We know the game as it is currently played is too dangerous. We have become desensitised to the perils of concussion and catastrophic career-ending injury. We look at the rubbish rugby being produced in the Top 14 and Pro12 - games of bash. Huge forwards running into each other and yet slavishly continuing down that line when evidence from the best team in the world tells us to go a different way. New Zealand are always light years ahead.

I have watched Beauden Barnett take over seamlessly from Dan Carter for the All Blacks. The boy looks like a whippet - he is so lithe and lean, angular and athletic and that is why he is so brilliant. The kid isn't carrying a pick and his speed is bewildering. Send him over here - we would pack 10kgs on him and suddenly the pace to unpick defences is gone.


Ma'a Nonu is picking up Mourad's dollars and is gone but the Kiwis replaced him with a 21-year-old who is 15kgs lighter. Anton Lienart Brown is four months younger than Garry Ringrose and comes in under 90kgs but he tore up the Australian defence the week before last. Fast feet, great speed and superior skill levels - but light.

Yes, the Kiwis have Julian Savea and Waisake Naholo but let's see what happens when the diminutive Nehe Milner-Skudder gets back from injury. He could be ready for the Chicago game in November.

Would Jamie Roberts be a more effective or less effective player if he was forced to lose 15kgs?

It was interesting to note that when Ben Tameifuna, the gargantuan Tongan-born New Zealand tighthead prop, tried out for the All Blacks, he got into the squad for the series with Ireland a few seasons ago.

At that stage he was well over 130kgs. The All Blacks binned him. Sorry son, you just don't suit our model. Tameifuna went off to Racing and is now over 150kgs (24 stone) and is a parody of the way rugby is going.
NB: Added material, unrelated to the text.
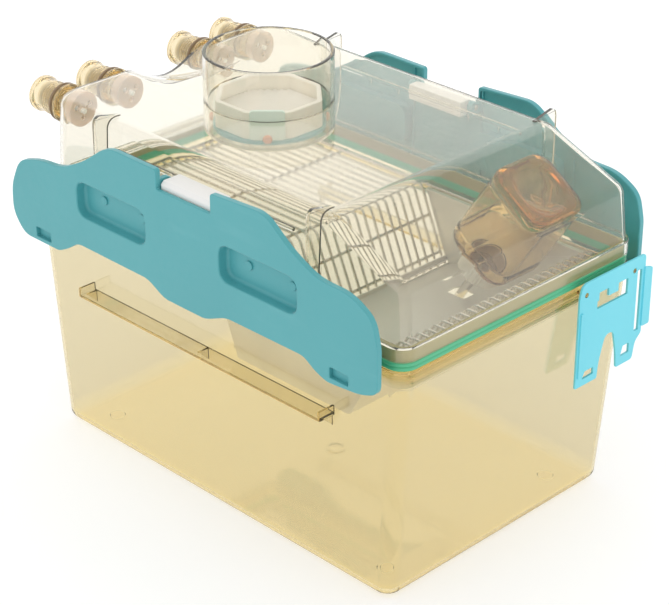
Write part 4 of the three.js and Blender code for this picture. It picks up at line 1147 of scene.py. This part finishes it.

Compare and contrast him to someone like Dennis Buckley who gives up 40kgs to the man beast. In every respect Buckley is a superior rugby player but because of Tameifuna's sheer size he would be picked on any team ahead of Buckley - unless the rules are changed.

Weight restrictions may not suit teams like South Africa or the Islander nations and that is why they continue to produce robotic behemoths without recourse to where the game is going.

What I am calling for and will call for all season is the introduction of weight restrictions to safeguard the safety of our players and also halt the decline in skill levels which have become subservient to size.

Gentlemen, time now to lift up your skirts!